IMF warns Italy not to breach EU spending rules in next budget

IMF warns Italy not to breach EU spending rules in next budget

Deputy PM Matteo Salvini insists Italy will not cave to financial market pressure

The International Monetary Fund has thrown its weight behind Brussels in its battle with Italy’s coalition government over plans to increase the indebted country’s borrowing in its next budget.

The Washington-based lender of last resort, which is holding its annual conference in Bali this week, warned Rome to abide by the EU’s financial rulebook or risk a rebellion by investors that could trigger a debt default.

Global stock markets fell sharply on Monday amid growing concerns that Italy’s coalition government, formed from the far-right League party and the radical Five Star Movement, was poised to submit a budget in breach of EU spending rules.

Italy’s borrowing costs jumped by as much as 30 basis points to the highest levels since early 2014 after the Italian deputy prime minister, Matteo Salvini, criticised the European commission president, Jean-Claude Juncker, and the economics commissioner, Pierre Moscovici, for failing to back his budget plan.

Speaking at a news conference with the French far-right leader Marine Le Pen, he said the country would not cave to pressure from the financial markets or retreat from its plan for government spending. “We are against the enemies of Europe – Juncker and Moscovici – shut away in the Brussels bunker,” he said.

Brussels has rejected the idea of Italy running a larger budget deficit – the gap between income from taxes and government spending – than previously planned over the next three years.

Rome is due to submit its draft budget by 15 October to the EU commission, the bloc’s executive arm, which will check whether it is in line with EU rules. Salvini has said he wants to use a spending boost to kickstart investment and consumer spending to boost growth.

The IMF chief economist Maurice Obstfeld said it was important to maintain the confidence of international money markets, especially when the risks of an escalating trade war and a damaging no-deal Brexit were rising.

The IMF’s intervention could prove significant while both sides seek allies in the budget battle. The IMF is considered an important ally by governments as they seek to persuade electorates that debt-fuelled spending could lead to a collapse in confidence and rising borrowing costs.

Obstfeld said EU rules that prevent governments adding to already sky-high levels of debt to GDP should be maintained in the current unstable economic climate.

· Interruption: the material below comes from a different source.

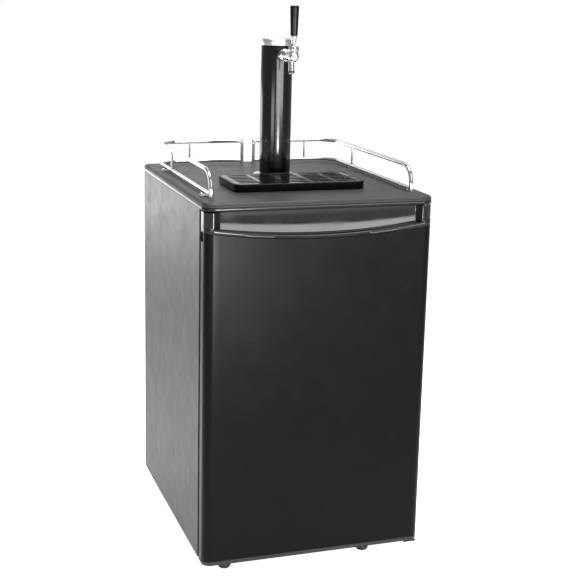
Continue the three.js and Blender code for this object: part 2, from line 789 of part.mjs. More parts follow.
// The moulded inside of the door: a flat margin for the seal and a raised middle.
function doorLiner() {
  const half = HALF_WIDTH - 2;
  const margin = box(
    -half, half, DOOR_BACK - MOULDING + GAP, DOOR_BACK,
    DOOR_BOTTOM + DOOR_CAP_HEIGHT + GAP, DOOR_TOP - 2,
  );
  const hollow = plug(MOULDING, DOOR_BACK - 10, PLUG_BACK - MOULDING);
  return cut(join(margin, plug(0, DOOR_BACK - 1, PLUG_BACK)), hollow);
}

function doorFoam() {
  const bottom = DOOR_BOTTOM + DOOR_CAP_HEIGHT + GAP;
  const slab = extrudeUp(doorPlan(SKIN, DOOR_BACK - MOULDING), bottom, DOOR_FOAM_TOP, 5);
  return join(slab, plug(MOULDING + GAP, DOOR_BACK - MOULDING - 1, PLUG_BACK - MOULDING - GAP));
}

// The magnetic seal: one rectangular ring against the face frame.
function doorGasket() {
  const y0 = DOOR_BACK + GAP;
  const y1 = CABINET_FRONT - GAP;
  const outer = extrudeBack(roundedRectangle(-HINGE_X, HINGE_X, 64, 814, 6), y0, y1, 3);
  const inner = extrudeBack(roundedRectangle(18 - HINGE_X, HINGE_X - 18, 82, 796, 3), y0 - 1, y1 + 1, 3);
  return cut(outer, inner);
}

const hingeBush = (z0, z1) => ring(PIN_RADIUS + GAP, BUSH_RADIUS, z0, z1, HINGE_X, HINGE_Y, 16);

add("door_skin", "black_paint", doorSkin());
add("door_fascia", "gloss_plastic", doorFascia());
add("door_bottom_cap", "black_plastic", doorBottomCap());
add("door_liner", "white_plastic", doorLiner());
add("door_foam", "foam", doorFoam());
add("door_gasket", "seal_rubber", doorGasket());
add("hinge_bush_lower", "white_plastic", hingeBush(DOOR_BOTTOM, DOOR_BOTTOM + DOOR_CAP_HEIGHT - GAP));
add("hinge_bush_upper", "white_plastic", hingeBush(HINGE_BUSH_BOTTOM, DOOR_TOP));

// ---------------------------------------------------------------- guard rails

function railScrewPlaces() {
  return [-1, 1].flatMap((side) => RAIL_SCREWS_Y.map((y) => [side * RAIL_SCREW_X, y]));
}

const RAIL_LOW_Z = WORKTOP_TOP + RAIL_LOW;
const RAIL_HIGH_Z = WORKTOP_TOP + RAIL_HIGH;

// The upper tube: up from its front foot, back, across the corner, inwards and down again.
function railUpper(side) {
  const foot = WORKTOP_TOP + GAP;
  return tube(
    bentRoute([
      [side * RAIL_X, RAIL_FOOT_Y, foot],
      [side * RAIL_X, RAIL_FOOT_Y, RAIL_HIGH_Z, RAIL_BEND],
      [side * RAIL_X, RAIL_BACK - RAIL_CHAMFER, RAIL_HIGH_Z, 10],
      [side * (RAIL_X - RAIL_CHAMFER), RAIL_BACK, RAIL_HIGH_Z, 10],
      [side * RAIL_INNER_X, RAIL_BACK, RAIL_HIGH_Z, 6],
      [side * RAIL_INNER_X, RAIL_BACK, foot],
    ]),
    RAIL_RADIUS,
  );
}

// The lower tube, between the upper tube's two legs, with its two posts and its two screw tabs.
function railLower(side) {
  const reach = RAIL_RADIUS + GAP;
  const low = tube(
    bentRoute([
      [side * RAIL_X, RAIL_FOOT_Y + reach + 1, RAIL_LOW_Z],
      [side * RAIL_X, RAIL_BACK - RAIL_CHAMFER, RAIL_LOW_Z, 10],
      [side * (RAIL_X - RAIL_CHAMFER), RAIL_BACK, RAIL_LOW_Z, 10],
      [side * (RAIL_INNER_X + reach), RAIL_BACK, RAIL_LOW_Z],
    ]),
    RAIL_RADIUS - 0.5,
  );
  const postTop = RAIL_HIGH_Z - reach;
  const posts = [
    rod(2.5, RAIL_LOW_Z, postTop, side * RAIL_X, RAIL_SIDE_POST_Y, 10),
    rod(2.5, RAIL_LOW_Z, postTop, side * RAIL_REAR_POST_X, RAIL_BACK, 10),
  ];
  const tabs = RAIL_SCREWS_Y.map((y) => {
    const [inner, outer] = [RAIL_X, RAIL_SCREW_X + RAIL_TAB_HALF]
      .map((x) => side * x)
      .sort((a, b) => a - b);
    const [front, back] = [y - RAIL_TAB_HALF, y + RAIL_TAB_HALF];
    return box(inner, outer, front, back, WORKTOP_TOP + GAP, WORKTOP_TOP + RAIL_TAB_HEIGHT);
  });
  const holes = RAIL_SCREWS_Y.map((y) =>
    rod(2.3, WORKTOP_TOP - 1, WORKTOP_TOP + 8, side * RAIL_SCREW_X, y, 10),
  );
  return cut(join(low, ...posts, ...tabs), ...holes);
}

function railScrew(x, y) {
  const tip = WORKTOP_TOP - 7;
  const seat = WORKTOP_TOP + RAIL_TAB_HEIGHT + GAP;
  return turn(
    [[0, tip], [2, tip], [2, seat], [4.2, seat], [3.8, seat + 1.8], [2, seat + 3], [0, seat + 3.4]],
    x, y, 16,
  );
}

for (const [hand, side] of Object.entries({ left: -1, right: 1 })) {
  add("rail_upper_" + hand, "chrome", railUpper(side));
  add("rail_lower_" + hand, "chrome", railLower(side));
  for (const [end, y] of [["front", RAIL_SCREWS_Y[0]], ["rear", RAIL_SCREWS_Y[1]]]) {
    add("rail_screw_" + hand + "_" + end, "chrome", railScrew(side * RAIL_SCREW_X, y));
  }
}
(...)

Speaking in Bali, he said: “Our concern about Italy is that there is a real imperative for the fiscal policy to maintain the confidence of markets.

“And we have seen the spreads increase over the past months. This has certainly contributed to our downgrade of Italian growth and makes the economy more susceptible to shocks.

“So we think it is important that the government operate within the framework of the European rules, which are also important for the stability of the eurozone itself.”